En ce qui concerne l’indépendance du Québec, si elle se trouve dans une impasse présentement, c’est parce que la stratégie dominante depuis 50 ans consistant à s’unir sur une base nationaliste en mettant de côté les aspirations sociales et démocratiques de la population a échoué. Nous proposons une orientation différente, fondée sur une convergence des luttes et des mouvements, sur un pays de projets et une véritable autodétermination nationale à travers une assemblée constituante démocratique. Cette vision va se transformer en projet politique lorsque la majorité de la population se le sera approprié à travers l’expérience des luttes contre le capitalisme de l’austérité, des inégalités croissantes et de la négligence criminelle climatique, face à l’État canadien impérialiste qui est à son service.
Bref, nous ne faisons pas partie de la « famille souverainiste ». Soyons-en fiers ! Cette famille dysfonctionnelle qui s’entredéchire périodiquement entre deux périodes de déni et n’arrive pas à confronter ses démons n’est heureusement pas la nôtre.
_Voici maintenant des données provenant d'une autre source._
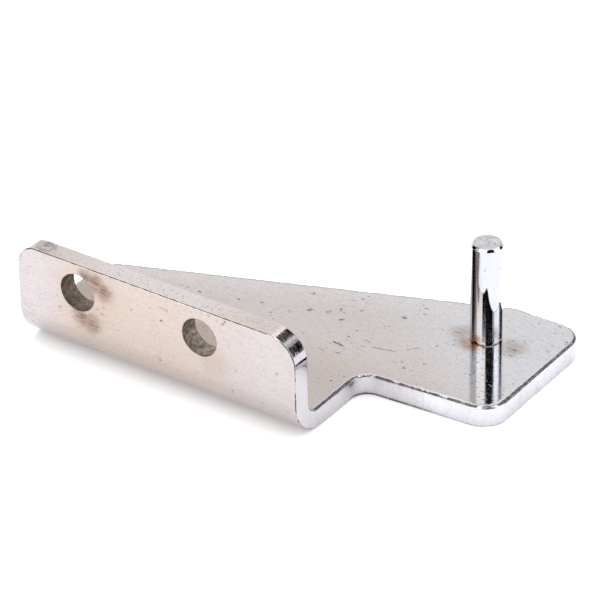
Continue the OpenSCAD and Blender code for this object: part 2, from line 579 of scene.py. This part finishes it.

Donnons-nous plutôt comme mandat de rejoindre les véritables « orphelins politiques », ceux et celles qui ont raison de ne pas se reconnaître dans les trois partis qui se partagent présentement la plupart des sièges à l’Assemblée nationale. Mettons en pratique une autre politique, orientée vers les besoins de la majorité et axée sur le respect des équilibres écologiques et des droits humains.